Mr. Koolhaas and his Office for Metropolitan Architecture are pursuing transparency and flexibility using a more urban strategy. This celebrator of congestion and serendipity has stripped away the foyers, lobbies, rehearsal rooms and other spaces that usually wrap a theater and stacked them overhead, making the theater into a kind of apartment house or an athletic club. The result, for him, is a surprisingly simple, compact, straightforward design.
"Basically, we have taken the veneer off in order to express the entire perimeter," says project architect Joshua Ramus. "We are dedicating more of the financial resources of the project to achieving flexibility than to conventional architecture."
As with the opera house, that perimeter will be mostly glass walls that can open to outdoor plazas, depending on the weather. Instead of a single front door, audiences will enter and leave from different points depending on the production and the wishes of the artistic director. Likewise, the stage can be reconfigured in a matter of hours from proscenium to thrust, arena and black box, using a combination of lifts, pulleys, turntables and other mechanical apparatus. From this perspective, the theater itself becomes a kind of performer.
Mr. de Grey has said repeatedly that landscape is the key to pulling the Arts District together. He envisions it as a kind of extended urban garden, with canopies of trees, numerous pocket parks and plenty of water. Yet at this stage the landscaping component is invisible. Preliminary schemes by French landscape architect Michel Desvigne were fragmentary and unconvincing; The team has recently been expanded, however, so a more coherent, unifying design may appear in the next few months.
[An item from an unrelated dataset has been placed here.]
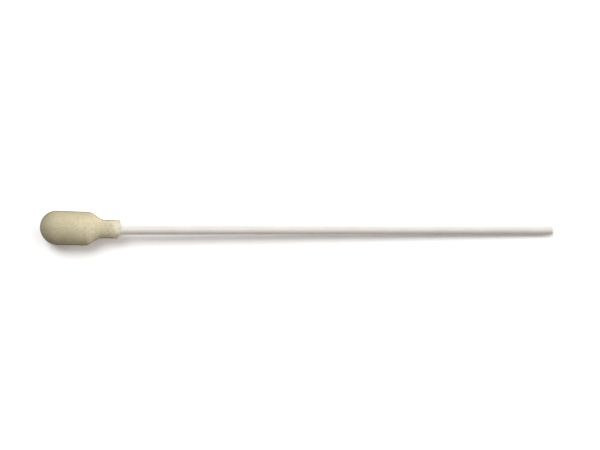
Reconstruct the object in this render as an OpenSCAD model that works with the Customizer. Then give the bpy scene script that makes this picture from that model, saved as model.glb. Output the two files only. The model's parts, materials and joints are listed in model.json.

The Wyly Theatre features a glass-walled theater on the lower levels, with offices and studios above. It will be interesting to see how enthusiastically Mr. Koolhaas embraces the "greening idea." He prefers toughness to trees, with most of the action in his buildings being on the inside. Whether Mr. de Grey can win him over remains to be seen. For all the chatter about collaboration, the two architecture firms have reportedly behaved more like heavyweights feeling each other out in the early rounds. Asked a few weeks ago what the Koolhaas design looked like, Mr. de Grey replied, "You probably know a lot more about it than we do."
Annette Strauss Artist Square, the district's most popular venue, has been substantially redesigned since the first master plan was released in September. Instead of being wedged between the opera house and Booker T. Washington High School for the Performing and Visual Arts, a location that angered many people, it has been relocated behind the Morton H. Meyerson Symphony Center, with the stage facing west. This gives it a more discrete identity and also reduces the ambient sound swirling around the Meyerson and the opera house.
The master plan, like the buildings themselves, is still a work in progress. The first version was little more than a siting diagram for two buildings, almost a studio problem. Mr. de Grey says he hopes the public will participate in its development down the road, a good idea provided the performing arts center foundation is willing to engage and listen to the public. That's not been the case so far; solid information has been slow in coming and mightily spun for maximum public-relations effect, which is not the same thing as maximum public enlightenment.
That said, there is plenty to be excited about with these two new buildings: the play of bold forms and new materials, the variations in scale, the emphasis on transparency and civic engagement and on making the spaces between the buildings as engaging as the buildings themselves.
We've been here before, of course. Many architects have promised to turn the Arts District into a Times Square or Ramblas or Trafalgar. It was just so much rhetorical static.
What Dallas needs is a plan for this place in this city, not a litany of historic analogies. The goal is to make the entire district as engaging, exciting and memorable as the new buildings promise to be.